→ INFORMATION SUPPLIED:

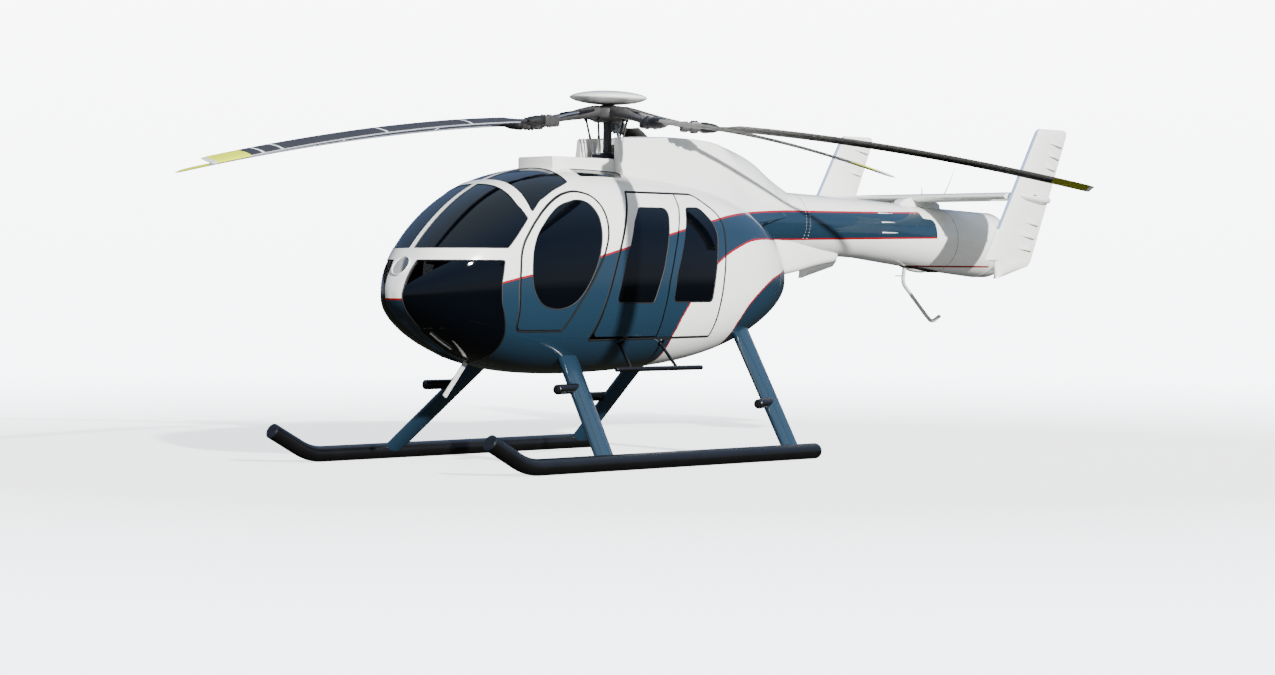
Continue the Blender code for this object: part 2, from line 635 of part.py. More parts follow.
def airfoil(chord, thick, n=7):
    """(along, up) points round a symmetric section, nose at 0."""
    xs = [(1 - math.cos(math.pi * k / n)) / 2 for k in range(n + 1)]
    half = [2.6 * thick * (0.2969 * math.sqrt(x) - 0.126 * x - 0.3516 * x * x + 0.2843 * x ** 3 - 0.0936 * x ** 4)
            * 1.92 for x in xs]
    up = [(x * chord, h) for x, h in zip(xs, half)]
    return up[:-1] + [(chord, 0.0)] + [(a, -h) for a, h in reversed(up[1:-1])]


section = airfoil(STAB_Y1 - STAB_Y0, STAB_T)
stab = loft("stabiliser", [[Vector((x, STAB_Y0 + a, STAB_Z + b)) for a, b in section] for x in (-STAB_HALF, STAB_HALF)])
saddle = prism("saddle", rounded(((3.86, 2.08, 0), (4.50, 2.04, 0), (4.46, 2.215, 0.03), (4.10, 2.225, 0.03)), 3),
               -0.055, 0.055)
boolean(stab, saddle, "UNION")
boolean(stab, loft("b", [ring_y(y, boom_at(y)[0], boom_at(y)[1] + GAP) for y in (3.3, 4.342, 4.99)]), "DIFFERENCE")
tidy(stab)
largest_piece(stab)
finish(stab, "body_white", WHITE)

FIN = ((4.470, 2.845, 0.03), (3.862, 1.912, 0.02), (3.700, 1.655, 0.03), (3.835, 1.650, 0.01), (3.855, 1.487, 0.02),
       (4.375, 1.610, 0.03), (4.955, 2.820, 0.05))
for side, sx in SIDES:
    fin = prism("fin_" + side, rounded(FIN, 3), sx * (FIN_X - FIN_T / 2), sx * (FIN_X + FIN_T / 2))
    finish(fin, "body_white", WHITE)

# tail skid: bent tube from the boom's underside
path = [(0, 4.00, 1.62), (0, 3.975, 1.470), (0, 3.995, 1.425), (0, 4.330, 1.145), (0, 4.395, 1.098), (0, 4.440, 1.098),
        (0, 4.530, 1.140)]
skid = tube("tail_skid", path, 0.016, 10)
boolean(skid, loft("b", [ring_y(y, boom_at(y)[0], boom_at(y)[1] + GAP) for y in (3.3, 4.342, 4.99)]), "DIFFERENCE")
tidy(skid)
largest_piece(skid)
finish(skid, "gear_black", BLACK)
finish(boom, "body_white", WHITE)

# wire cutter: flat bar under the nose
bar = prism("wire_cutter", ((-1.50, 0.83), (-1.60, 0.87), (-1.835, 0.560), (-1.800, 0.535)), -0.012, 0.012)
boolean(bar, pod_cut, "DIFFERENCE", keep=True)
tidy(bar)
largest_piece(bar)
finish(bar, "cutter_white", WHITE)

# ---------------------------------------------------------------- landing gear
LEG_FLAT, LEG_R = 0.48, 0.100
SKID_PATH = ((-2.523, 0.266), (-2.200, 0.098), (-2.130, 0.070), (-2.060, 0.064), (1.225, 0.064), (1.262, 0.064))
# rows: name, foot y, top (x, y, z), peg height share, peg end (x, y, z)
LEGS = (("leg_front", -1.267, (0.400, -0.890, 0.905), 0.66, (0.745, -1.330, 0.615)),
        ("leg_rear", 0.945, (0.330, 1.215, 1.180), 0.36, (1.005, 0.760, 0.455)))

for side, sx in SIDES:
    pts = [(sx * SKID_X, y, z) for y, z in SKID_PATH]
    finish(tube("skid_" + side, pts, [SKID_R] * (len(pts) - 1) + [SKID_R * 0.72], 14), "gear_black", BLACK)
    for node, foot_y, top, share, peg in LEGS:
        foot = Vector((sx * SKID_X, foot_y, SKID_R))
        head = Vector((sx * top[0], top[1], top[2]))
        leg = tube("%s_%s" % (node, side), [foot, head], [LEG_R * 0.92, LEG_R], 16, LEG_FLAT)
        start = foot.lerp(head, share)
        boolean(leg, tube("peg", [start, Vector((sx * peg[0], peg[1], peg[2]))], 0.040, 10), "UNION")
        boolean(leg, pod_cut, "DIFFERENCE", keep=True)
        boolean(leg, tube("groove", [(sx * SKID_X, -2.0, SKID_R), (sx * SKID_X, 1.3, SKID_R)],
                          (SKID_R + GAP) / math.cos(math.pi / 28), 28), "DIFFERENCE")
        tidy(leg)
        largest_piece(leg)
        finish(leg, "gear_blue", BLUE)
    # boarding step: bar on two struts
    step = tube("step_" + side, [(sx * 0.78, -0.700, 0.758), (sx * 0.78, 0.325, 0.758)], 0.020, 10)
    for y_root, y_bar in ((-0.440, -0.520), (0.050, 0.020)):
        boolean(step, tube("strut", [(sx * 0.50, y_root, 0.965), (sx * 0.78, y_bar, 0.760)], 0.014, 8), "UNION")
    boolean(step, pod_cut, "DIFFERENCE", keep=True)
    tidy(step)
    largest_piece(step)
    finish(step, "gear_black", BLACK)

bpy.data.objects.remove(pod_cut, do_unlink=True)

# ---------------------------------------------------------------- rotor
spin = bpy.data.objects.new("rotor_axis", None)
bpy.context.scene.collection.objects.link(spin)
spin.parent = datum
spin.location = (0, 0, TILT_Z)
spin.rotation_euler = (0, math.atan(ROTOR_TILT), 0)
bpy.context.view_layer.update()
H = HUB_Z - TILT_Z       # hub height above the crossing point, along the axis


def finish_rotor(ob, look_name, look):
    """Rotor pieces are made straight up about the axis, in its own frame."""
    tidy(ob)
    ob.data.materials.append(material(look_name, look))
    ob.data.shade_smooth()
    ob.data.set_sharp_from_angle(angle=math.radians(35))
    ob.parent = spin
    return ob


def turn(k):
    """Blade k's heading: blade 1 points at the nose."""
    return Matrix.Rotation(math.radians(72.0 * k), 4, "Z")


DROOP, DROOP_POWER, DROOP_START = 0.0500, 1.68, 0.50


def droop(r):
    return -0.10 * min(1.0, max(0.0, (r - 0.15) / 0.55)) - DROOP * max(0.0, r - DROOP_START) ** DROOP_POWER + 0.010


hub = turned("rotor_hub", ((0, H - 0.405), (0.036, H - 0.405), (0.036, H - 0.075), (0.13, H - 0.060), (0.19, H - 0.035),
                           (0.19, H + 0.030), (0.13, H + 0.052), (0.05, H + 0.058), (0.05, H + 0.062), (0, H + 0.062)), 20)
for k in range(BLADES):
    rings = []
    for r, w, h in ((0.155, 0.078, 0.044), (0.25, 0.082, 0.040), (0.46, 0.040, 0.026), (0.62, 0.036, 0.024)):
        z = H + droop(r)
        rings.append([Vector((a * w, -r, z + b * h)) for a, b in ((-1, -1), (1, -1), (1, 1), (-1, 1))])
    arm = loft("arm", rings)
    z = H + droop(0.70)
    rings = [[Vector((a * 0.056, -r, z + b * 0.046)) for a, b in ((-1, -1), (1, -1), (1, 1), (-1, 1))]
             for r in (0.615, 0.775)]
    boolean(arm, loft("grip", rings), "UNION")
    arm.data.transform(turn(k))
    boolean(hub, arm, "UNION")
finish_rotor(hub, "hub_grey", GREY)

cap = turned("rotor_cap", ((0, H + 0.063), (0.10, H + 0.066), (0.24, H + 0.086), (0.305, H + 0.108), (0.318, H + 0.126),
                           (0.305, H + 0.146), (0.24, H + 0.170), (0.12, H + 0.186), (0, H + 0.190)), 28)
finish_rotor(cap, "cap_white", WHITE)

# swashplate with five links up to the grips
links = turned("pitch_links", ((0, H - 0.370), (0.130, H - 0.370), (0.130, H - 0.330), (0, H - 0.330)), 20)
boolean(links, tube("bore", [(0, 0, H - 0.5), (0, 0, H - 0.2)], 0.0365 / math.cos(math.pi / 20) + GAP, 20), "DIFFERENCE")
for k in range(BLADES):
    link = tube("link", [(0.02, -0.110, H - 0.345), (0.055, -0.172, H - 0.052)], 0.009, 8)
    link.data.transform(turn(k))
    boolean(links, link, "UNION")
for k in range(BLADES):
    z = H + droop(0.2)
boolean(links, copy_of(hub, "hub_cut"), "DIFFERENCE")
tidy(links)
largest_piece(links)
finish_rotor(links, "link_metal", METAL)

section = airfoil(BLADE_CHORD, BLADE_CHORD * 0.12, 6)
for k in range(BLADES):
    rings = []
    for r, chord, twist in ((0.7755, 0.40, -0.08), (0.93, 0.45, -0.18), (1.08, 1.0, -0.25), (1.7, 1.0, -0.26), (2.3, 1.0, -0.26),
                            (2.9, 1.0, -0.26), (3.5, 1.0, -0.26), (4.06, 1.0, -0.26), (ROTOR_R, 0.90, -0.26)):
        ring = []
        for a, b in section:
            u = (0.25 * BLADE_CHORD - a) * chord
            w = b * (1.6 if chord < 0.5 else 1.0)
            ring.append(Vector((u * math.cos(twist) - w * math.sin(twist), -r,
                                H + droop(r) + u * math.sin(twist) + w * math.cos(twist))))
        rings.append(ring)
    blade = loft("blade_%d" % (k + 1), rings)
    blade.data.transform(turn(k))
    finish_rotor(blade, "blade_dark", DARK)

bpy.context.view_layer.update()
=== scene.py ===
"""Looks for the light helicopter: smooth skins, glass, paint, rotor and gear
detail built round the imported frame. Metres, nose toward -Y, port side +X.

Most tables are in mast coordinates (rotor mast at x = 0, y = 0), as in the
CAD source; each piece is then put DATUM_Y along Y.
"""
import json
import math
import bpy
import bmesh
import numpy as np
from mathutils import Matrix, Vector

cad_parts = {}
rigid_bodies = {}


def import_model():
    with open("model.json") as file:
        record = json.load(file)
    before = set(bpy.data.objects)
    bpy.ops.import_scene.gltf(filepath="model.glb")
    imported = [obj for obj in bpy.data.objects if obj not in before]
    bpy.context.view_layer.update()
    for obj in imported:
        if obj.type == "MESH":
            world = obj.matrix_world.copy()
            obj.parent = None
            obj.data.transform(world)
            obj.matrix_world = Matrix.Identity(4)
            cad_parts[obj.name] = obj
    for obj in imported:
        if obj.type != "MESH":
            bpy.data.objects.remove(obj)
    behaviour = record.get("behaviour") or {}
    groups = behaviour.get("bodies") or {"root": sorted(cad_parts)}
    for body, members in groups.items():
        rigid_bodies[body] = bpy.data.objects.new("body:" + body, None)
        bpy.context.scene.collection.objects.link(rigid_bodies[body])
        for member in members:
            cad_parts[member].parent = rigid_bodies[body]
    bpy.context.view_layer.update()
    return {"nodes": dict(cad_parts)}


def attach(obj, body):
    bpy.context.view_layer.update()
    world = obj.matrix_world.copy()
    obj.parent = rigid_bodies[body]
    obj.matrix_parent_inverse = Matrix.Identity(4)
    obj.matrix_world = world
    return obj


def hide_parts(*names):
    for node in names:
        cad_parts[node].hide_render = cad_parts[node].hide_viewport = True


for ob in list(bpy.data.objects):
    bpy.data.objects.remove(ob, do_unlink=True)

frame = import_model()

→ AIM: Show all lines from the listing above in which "imported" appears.

→ THE REPLY:
detail built round the imported frame. Metres, nose toward -Y, port side +X.
    imported = [obj for obj in bpy.data.objects if obj not in before]
    for obj in imported:
    for obj in imported:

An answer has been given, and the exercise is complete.